DRAFT PICKS: Hops and Props is coming sooner than you think

It may be a little early, but I thought I’d better give a heads-up and remind faithful readers that the now annual Manistee Hops and Props celebration is coming up and is scheduled for Sept. 12-14.

This is the third annual such event in Manistee and it is growing and going from strength to strength.

Hops and Props is the brainchild of the Manistee Mainstreet DDA and there is a lot planned for the festival (more about individual events later).

Suffice it to say there will be a lot of good food, great fellowship, wonderful music and LOTS of great beer.

This year (so far), breweries taking part in the ever growing and always expanding event include: Right Brain Brewery, Hideout Brewing Company, Cheboygan Brewing Company, Brewery Vivant, Big Rapids Brewing, Bells Brewery, Dark Horse Brewing Company, New Holland Brewing Company, Saugatuck Brewing Company, Shorts Brewery, Tapistry Brewing Company, The Livery, Schmohz Brewery, Founders Brewing Company, Mountain Town Brewing Company, Mitten Brewing Company and the Douglas Valley Winery.

Some are very well known, and others, such as the Tapistry Brewing Company, are making a name for themselves.

Tapistry may not be as well known up in our part of the state as some larger operations, but they are producing a wide variety of exciting beers.

From Enigma, a hearty and refreshing Double IPA, to Peck’s Porter, an elegant hearty porter (my favorite!) there is a great selection including a scrumptious Imperial Stout (Chocola Java Stout).

Tapistry is located in Bridgman and is open from 11 a.m. to 11 p.m. daily. (Bridgman, for those who don’t know, is south of St. Joseph and north of New Buffalo on I-94.) You can find some of their beers at the Gypsy Nickel in Big Rapids. (I’ve been told Tapistry brews are also sold in TJ’s Pub in Manistee, but I haven’t sampled there as yet.)

Hops and Props, as well as other beer festivals, are great ways to be introduced to the many new beers coming out of established breweries, and to become acquainted with new beers being produced in more local and newer operations around the state.

It is always exciting to see what brewers are trying to do, and it is always worth while supporting the efforts of brewing craftsmen and women from around the state.
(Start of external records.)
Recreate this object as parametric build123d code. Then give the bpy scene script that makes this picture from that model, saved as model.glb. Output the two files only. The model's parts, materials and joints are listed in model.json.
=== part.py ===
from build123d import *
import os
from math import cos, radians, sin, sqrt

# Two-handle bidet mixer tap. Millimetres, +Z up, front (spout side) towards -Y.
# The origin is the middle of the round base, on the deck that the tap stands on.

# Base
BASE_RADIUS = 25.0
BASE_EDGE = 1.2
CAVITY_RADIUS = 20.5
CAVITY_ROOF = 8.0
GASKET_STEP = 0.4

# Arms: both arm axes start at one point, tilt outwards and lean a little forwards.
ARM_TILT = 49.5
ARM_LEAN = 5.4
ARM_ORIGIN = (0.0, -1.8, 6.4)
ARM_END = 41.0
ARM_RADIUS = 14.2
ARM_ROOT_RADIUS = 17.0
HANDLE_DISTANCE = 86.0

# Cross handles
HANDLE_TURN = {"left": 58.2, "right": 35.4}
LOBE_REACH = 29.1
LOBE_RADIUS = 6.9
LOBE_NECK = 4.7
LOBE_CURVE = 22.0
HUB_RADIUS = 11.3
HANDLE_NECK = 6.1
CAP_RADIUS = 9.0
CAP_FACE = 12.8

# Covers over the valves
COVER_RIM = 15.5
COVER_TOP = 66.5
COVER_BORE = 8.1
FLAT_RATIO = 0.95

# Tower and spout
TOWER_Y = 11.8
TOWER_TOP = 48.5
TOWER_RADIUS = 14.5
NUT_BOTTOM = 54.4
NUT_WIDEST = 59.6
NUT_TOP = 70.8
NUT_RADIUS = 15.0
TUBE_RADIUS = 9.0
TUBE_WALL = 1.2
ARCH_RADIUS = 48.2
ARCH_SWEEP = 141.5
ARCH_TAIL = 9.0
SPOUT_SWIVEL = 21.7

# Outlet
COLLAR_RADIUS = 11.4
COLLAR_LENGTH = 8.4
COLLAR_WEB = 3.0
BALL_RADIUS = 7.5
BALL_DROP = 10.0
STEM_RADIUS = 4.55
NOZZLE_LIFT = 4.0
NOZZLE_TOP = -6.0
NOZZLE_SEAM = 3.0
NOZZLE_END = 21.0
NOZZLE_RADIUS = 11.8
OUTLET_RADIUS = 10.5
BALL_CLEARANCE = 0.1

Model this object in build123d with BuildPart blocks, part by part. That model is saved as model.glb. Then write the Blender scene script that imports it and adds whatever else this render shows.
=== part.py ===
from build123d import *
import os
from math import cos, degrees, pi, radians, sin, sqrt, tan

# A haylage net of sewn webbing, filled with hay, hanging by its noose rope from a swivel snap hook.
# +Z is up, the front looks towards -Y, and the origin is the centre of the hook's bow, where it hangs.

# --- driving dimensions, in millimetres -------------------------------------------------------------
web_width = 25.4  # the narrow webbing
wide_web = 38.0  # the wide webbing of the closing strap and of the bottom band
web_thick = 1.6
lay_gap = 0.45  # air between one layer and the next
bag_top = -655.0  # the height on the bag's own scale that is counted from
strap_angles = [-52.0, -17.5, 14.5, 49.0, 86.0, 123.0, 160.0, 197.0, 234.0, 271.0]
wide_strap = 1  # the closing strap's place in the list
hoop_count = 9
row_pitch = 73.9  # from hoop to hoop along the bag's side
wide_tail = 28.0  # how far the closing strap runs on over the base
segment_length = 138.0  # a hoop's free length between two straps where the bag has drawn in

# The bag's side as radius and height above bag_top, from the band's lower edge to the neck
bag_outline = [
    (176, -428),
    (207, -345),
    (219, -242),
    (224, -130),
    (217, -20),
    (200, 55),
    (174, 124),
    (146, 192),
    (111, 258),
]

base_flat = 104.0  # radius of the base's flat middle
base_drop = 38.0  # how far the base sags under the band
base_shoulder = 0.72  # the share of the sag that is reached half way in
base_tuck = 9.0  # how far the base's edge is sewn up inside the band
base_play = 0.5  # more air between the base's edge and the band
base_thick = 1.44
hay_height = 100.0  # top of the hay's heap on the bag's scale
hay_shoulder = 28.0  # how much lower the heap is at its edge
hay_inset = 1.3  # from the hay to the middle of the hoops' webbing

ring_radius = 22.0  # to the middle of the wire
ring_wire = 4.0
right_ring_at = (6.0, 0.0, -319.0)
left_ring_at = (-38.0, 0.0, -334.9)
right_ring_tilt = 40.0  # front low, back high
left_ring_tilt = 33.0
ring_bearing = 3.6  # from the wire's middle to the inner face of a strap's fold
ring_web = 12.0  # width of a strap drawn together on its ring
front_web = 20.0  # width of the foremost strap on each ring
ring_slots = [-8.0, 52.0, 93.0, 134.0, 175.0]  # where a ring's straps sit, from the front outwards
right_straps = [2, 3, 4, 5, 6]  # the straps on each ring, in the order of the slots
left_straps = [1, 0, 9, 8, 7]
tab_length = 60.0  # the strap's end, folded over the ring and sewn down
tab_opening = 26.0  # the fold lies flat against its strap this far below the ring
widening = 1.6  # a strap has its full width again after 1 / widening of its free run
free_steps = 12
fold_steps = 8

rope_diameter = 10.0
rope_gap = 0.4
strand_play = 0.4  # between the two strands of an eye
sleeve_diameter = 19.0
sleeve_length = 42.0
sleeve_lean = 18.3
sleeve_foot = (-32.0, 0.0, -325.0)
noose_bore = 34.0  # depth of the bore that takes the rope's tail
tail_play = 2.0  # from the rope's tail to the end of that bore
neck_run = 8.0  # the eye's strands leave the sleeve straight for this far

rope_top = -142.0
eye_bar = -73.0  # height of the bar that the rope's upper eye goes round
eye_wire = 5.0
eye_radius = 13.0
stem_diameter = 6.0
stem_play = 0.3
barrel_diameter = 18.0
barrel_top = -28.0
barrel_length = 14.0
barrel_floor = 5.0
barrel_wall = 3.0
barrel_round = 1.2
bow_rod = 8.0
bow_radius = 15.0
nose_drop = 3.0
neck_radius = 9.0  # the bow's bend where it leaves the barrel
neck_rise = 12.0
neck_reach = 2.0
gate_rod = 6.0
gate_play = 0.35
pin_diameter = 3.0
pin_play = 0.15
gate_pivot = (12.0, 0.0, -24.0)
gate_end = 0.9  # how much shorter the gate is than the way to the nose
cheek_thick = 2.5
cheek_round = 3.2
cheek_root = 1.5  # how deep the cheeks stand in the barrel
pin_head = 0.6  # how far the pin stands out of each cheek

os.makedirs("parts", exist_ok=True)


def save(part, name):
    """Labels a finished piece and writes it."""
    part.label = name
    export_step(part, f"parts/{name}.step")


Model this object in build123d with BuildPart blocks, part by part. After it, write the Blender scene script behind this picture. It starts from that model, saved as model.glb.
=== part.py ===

Hops and Props will give an opportunity to do all that at one “sitting.”

Mark your calendars.


OK. You need to be a bit prepared for this one, but let me say right off - I enjoyed this offering.

Bourbon Peach is a American Wild Ale. It is a kombucha beer, which makes the whole tasting unique and different.

Different is not bad. Different is different.

This is a sour beer, but when well chilled is taste-filled, expressive, refreshing and exciting.

The brewing is done with organic peaches, and the peaches aren’t lost at all in the kombucha brewing.

It pours a cloudy yellow color and is quite heady - lots of foaming. (Be careful and gentle on opening.)

There is a defined vinegary quality to the scenting. Please, don’t be put off.

Once again, this is a sour beer in the best traditions of the same. For many American beer drinkers, this may come across as “off” or overly fermented.

It isn’t.

Bourbon Peach is rich and tasty, a bit puckery at the outset, but delicously refreshing when you settle in to the brew.

I have read some horrible reviews of this beer. Frankly, I think they were unfair.

If you buy a American Wild Ale that is unpasteurized and unfiltered, naturally fermented, gluten-free and vegan ... yes, vegan ... and you expect to get a Bud Light with lime, you will be heartily disappointed.

If you buy this for the experience, and give it a chance, I think you’ll find an exotic brew well worth revisiting.

Me? I love the Unity Vibration offerings. They have one with ginger that is simply an explosion of tastes.


Abbot 12 is a highly affordable, yet very complex and elegant Abbey Style Dark Ale.

Affordable, and well worth the investment.

Abbot pours a slightly, deep red color with a good amount of light beige (or just off white) head that lasts a decent while. There is a respectable amount of lacing.

At first sniff there is a HUGE amount of fruit action on the nose. A fun mix of all sort of fruit if you stick it out and dedicate a bit of time to the scenting. I found plum and raisin to the dominant but there were simply a Horn of Plenty in here! In the background, there was also a mixture of light herbs (I felt a good touch of cloves) and a hearty yeastiness. This is by no means too complex. Despite the almost noisy aspect to the scenting, there is a well considered balance.

Taste follows the nose, with big dark fruit tones, a touch of cherry and apricot, and then a fine breadiness with a touch of spice and herbal richness. The dark fruits follow through and are the most lasting.

In fine, this is delicious.

I can’t say enough about this brew.

There is a rich body and a luxurious complexity, without the sticky cloying sweetness one might expect from this very subtle fruitiness.

There is very little booziness to this well designed ale.

For under $4 for a 750 ml bottle, this may one of the best buys of the summer.